Check every line below for the word "imported" and copy each one that has it.

···

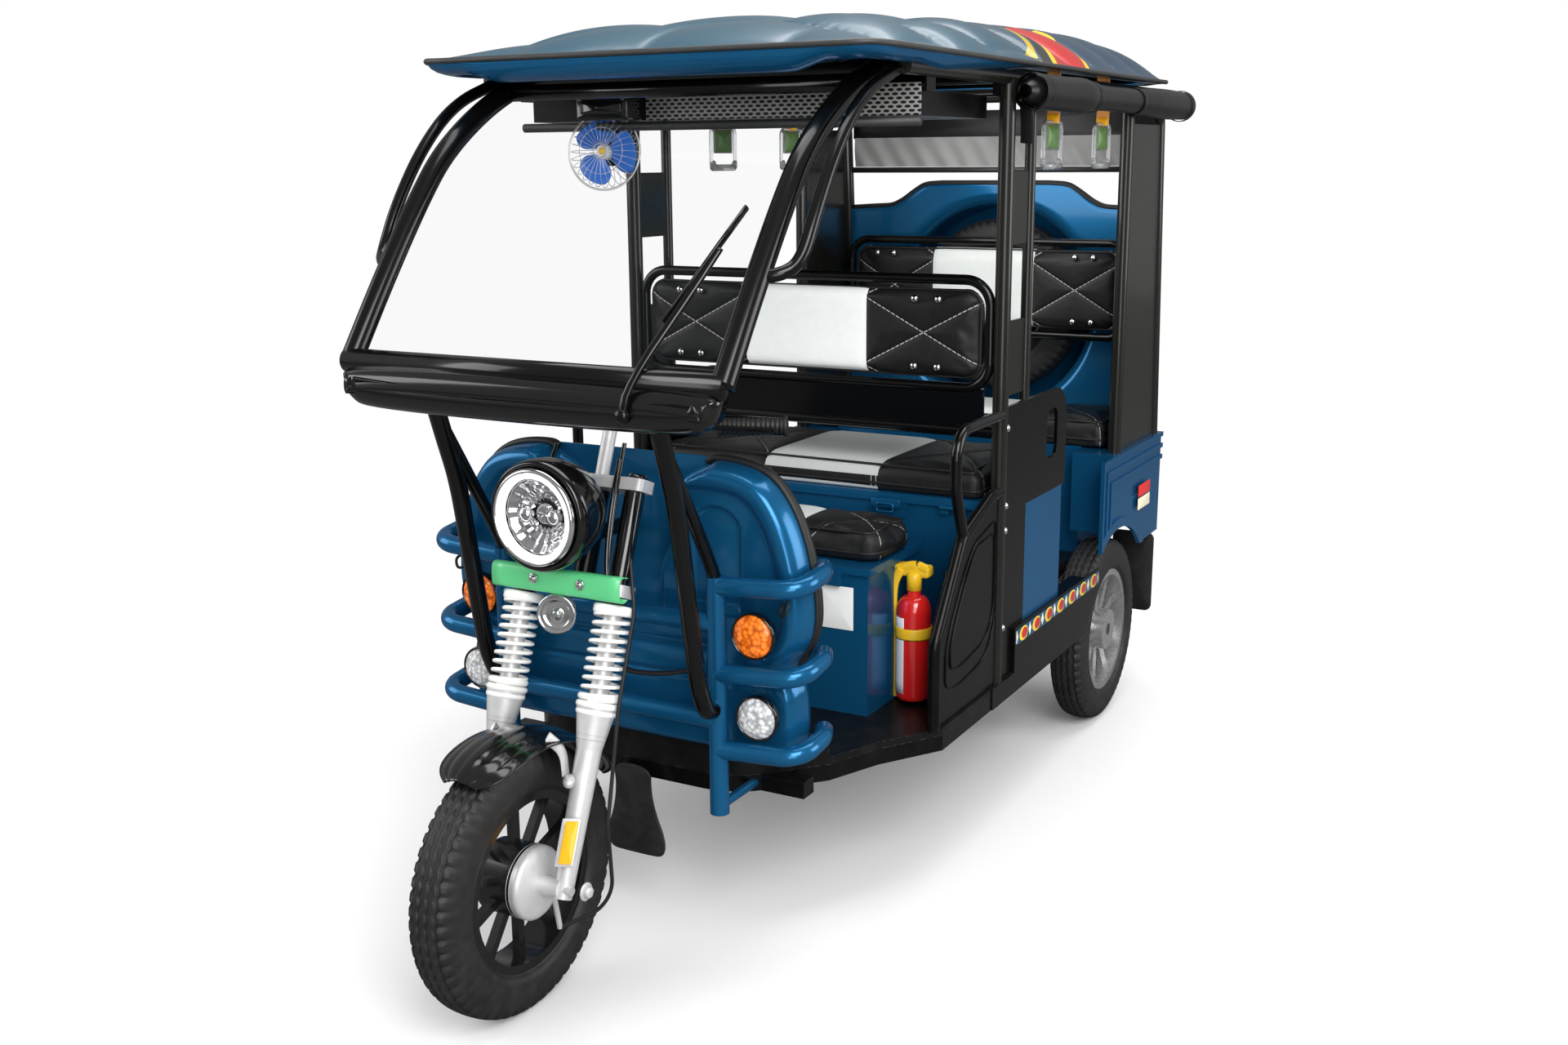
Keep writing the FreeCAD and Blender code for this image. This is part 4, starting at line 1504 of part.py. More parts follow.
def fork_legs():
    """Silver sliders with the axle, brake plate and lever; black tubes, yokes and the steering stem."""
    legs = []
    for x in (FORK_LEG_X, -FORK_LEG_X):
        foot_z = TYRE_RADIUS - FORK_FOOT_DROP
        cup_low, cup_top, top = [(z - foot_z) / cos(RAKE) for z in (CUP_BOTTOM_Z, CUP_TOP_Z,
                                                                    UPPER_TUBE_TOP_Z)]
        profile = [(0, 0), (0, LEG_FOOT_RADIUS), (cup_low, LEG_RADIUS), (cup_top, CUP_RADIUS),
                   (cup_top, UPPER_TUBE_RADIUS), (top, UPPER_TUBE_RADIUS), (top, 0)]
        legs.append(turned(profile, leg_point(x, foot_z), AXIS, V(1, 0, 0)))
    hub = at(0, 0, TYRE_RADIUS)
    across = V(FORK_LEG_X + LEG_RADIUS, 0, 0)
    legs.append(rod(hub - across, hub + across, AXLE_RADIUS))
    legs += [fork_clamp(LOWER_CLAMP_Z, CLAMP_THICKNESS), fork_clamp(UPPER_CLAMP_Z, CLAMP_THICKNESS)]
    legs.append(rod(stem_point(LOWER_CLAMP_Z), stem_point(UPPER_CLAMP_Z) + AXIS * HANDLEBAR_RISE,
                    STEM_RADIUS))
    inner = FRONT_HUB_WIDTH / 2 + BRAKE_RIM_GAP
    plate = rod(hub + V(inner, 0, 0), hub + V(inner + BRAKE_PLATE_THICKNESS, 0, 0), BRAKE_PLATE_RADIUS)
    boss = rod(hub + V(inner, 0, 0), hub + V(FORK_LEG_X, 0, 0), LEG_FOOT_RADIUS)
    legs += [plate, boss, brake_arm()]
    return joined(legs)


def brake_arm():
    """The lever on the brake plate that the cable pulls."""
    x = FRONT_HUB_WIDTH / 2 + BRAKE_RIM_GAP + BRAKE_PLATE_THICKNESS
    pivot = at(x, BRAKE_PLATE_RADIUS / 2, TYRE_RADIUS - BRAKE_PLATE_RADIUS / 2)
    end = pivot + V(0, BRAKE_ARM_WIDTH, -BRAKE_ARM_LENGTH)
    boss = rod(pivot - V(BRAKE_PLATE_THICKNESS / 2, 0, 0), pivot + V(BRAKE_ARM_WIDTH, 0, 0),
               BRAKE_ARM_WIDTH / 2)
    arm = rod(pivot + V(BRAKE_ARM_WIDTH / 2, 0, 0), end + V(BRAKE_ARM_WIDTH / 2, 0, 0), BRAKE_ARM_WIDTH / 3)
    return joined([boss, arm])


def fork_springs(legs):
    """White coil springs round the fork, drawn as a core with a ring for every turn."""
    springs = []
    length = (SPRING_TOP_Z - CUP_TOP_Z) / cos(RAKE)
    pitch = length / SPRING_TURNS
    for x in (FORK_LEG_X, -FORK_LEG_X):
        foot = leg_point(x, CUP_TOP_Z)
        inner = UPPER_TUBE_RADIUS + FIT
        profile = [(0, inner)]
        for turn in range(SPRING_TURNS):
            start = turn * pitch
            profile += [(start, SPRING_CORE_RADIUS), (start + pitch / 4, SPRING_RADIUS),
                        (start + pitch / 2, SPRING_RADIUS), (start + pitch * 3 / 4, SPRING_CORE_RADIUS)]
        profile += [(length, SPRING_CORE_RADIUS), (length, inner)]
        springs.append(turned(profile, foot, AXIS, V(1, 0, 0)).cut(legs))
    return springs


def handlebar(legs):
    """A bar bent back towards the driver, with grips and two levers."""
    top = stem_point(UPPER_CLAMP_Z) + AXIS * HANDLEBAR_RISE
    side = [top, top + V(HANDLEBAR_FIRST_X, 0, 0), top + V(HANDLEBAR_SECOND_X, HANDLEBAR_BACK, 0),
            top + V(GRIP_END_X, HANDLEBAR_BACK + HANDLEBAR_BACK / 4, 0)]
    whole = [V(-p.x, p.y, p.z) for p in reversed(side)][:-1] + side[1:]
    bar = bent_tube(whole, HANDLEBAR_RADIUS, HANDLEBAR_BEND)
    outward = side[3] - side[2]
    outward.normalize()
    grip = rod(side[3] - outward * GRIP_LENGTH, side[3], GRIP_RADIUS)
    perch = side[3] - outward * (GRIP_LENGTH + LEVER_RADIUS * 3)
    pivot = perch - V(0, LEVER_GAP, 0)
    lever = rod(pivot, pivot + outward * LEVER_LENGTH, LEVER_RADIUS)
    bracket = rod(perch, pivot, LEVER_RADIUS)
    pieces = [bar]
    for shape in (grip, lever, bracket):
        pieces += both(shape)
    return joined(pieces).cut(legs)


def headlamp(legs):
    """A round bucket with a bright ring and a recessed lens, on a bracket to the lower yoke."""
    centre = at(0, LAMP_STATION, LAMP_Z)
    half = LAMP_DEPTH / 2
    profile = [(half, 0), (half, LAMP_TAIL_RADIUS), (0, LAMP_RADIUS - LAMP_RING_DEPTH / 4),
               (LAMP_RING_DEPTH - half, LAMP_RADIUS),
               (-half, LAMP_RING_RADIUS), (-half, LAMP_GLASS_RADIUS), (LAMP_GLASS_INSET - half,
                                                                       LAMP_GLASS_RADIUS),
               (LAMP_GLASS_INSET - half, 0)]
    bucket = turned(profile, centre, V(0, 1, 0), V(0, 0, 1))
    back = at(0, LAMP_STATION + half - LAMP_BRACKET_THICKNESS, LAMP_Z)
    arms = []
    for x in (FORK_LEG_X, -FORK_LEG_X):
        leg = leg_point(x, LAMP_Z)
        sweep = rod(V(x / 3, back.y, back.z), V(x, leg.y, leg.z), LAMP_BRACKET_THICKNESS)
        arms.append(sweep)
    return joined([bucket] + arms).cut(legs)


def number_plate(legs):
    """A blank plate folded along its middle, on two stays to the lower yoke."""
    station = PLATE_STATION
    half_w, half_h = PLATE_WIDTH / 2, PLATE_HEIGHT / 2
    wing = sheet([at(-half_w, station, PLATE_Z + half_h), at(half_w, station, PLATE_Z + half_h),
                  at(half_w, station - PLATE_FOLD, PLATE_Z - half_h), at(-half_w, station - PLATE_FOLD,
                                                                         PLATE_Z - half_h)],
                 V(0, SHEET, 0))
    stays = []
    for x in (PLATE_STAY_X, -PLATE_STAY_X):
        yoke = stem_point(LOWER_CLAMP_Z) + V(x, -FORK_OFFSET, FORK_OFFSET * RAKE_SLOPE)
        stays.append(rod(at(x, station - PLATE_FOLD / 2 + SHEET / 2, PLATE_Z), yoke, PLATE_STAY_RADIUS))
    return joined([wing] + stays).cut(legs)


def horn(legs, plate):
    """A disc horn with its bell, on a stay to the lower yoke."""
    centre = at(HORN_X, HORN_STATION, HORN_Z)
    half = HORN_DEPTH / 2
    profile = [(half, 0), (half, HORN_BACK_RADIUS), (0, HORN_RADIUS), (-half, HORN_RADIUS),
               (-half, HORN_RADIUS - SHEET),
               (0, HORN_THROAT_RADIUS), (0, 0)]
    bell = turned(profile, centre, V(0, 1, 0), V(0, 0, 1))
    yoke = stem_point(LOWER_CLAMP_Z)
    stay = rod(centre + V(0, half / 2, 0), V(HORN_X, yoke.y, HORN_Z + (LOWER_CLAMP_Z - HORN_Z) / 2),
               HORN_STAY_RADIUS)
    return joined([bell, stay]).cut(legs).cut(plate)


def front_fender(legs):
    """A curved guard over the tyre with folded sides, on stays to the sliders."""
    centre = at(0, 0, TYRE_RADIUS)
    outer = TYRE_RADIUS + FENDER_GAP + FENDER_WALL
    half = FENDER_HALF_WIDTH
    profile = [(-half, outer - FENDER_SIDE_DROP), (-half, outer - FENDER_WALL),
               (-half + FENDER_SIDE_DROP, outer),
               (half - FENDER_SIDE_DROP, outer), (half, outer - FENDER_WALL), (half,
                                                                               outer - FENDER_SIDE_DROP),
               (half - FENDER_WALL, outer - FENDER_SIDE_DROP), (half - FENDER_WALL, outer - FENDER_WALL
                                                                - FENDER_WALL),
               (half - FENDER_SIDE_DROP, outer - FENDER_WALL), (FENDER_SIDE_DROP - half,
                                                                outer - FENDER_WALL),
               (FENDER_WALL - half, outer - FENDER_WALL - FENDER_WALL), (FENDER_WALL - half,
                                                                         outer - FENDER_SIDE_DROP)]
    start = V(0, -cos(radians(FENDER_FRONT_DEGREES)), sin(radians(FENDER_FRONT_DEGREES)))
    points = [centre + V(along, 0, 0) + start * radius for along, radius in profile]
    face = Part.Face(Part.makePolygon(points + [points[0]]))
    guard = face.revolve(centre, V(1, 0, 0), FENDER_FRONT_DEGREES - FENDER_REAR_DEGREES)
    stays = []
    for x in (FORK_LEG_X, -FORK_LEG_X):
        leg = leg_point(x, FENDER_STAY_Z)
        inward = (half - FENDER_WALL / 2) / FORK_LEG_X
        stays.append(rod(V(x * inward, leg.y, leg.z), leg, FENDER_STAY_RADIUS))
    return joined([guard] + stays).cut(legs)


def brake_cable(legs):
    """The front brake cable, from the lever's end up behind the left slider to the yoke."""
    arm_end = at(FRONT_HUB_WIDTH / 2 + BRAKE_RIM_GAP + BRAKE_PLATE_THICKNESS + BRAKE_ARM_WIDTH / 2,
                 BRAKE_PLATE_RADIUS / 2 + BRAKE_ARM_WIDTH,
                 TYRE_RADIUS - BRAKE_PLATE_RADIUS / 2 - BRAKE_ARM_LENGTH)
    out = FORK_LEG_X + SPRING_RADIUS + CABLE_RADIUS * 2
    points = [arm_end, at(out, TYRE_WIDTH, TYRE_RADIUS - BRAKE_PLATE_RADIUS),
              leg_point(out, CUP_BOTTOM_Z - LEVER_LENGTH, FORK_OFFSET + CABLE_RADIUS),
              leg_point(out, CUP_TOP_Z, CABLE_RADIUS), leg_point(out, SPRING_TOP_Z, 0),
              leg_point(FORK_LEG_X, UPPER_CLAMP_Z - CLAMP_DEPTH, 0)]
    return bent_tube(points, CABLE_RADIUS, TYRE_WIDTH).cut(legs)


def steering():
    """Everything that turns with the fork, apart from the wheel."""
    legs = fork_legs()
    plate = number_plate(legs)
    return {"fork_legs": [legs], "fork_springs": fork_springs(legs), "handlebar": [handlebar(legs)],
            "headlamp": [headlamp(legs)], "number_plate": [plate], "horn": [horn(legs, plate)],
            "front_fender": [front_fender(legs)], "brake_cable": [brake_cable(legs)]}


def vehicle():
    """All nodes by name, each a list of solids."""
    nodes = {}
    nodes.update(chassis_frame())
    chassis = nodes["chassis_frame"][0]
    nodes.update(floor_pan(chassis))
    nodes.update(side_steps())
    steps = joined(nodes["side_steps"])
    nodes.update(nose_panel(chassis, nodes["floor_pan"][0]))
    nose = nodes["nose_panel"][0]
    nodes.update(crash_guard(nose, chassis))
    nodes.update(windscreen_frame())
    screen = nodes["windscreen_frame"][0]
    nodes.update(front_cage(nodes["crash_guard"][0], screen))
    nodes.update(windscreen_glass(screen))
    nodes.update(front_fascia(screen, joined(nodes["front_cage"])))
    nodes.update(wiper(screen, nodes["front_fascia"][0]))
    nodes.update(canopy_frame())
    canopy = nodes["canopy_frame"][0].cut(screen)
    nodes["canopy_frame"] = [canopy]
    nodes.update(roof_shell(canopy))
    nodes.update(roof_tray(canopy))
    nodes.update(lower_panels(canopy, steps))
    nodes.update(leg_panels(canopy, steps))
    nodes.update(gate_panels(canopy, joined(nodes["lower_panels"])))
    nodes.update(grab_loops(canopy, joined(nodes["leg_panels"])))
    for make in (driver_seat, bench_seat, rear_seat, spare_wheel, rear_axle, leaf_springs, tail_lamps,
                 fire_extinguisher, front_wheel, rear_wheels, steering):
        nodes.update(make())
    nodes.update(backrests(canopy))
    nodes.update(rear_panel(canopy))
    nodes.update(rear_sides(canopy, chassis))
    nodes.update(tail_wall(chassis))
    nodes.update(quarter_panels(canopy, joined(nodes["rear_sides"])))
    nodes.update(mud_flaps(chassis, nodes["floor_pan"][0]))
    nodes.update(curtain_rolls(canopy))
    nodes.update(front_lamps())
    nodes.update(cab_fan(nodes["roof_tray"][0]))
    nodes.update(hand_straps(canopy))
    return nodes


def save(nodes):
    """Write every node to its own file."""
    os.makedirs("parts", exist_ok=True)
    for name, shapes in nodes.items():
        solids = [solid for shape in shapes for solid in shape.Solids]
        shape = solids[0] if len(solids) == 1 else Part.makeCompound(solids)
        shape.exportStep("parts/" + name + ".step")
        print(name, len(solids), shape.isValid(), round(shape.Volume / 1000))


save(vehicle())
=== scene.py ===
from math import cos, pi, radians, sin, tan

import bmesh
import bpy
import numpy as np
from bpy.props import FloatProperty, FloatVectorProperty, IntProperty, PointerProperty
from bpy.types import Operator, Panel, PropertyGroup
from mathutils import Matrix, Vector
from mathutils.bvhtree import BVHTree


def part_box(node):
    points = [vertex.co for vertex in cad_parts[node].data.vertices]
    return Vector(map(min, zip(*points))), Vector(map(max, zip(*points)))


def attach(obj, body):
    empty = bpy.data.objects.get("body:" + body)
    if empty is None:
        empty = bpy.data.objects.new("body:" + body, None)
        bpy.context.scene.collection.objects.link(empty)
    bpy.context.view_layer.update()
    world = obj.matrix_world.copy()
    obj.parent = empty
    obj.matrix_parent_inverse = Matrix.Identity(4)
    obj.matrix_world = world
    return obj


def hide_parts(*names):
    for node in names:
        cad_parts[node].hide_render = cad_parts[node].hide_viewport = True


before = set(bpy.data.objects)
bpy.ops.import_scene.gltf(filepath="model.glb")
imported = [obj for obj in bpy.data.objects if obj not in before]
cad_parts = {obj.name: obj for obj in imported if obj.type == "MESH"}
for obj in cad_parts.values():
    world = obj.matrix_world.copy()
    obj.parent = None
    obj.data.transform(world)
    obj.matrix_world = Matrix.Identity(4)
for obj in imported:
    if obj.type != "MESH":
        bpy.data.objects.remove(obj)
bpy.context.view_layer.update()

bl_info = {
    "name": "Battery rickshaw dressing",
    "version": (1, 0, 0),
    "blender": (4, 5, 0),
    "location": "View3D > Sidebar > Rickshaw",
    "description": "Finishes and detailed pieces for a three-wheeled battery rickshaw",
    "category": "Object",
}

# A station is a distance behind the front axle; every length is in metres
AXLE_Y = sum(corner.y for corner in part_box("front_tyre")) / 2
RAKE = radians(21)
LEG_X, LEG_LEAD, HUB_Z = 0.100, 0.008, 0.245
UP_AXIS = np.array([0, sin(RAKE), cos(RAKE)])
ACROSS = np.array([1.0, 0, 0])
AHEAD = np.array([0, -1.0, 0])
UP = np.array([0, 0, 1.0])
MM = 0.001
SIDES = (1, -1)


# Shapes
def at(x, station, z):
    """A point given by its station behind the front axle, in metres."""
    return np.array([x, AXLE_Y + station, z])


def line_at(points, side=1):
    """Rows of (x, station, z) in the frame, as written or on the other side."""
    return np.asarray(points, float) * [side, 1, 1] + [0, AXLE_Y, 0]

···

**Problem solution**
imported = [obj for obj in bpy.data.objects if obj not in before]
cad_parts = {obj.name: obj for obj in imported if obj.type == "MESH"}
for obj in imported:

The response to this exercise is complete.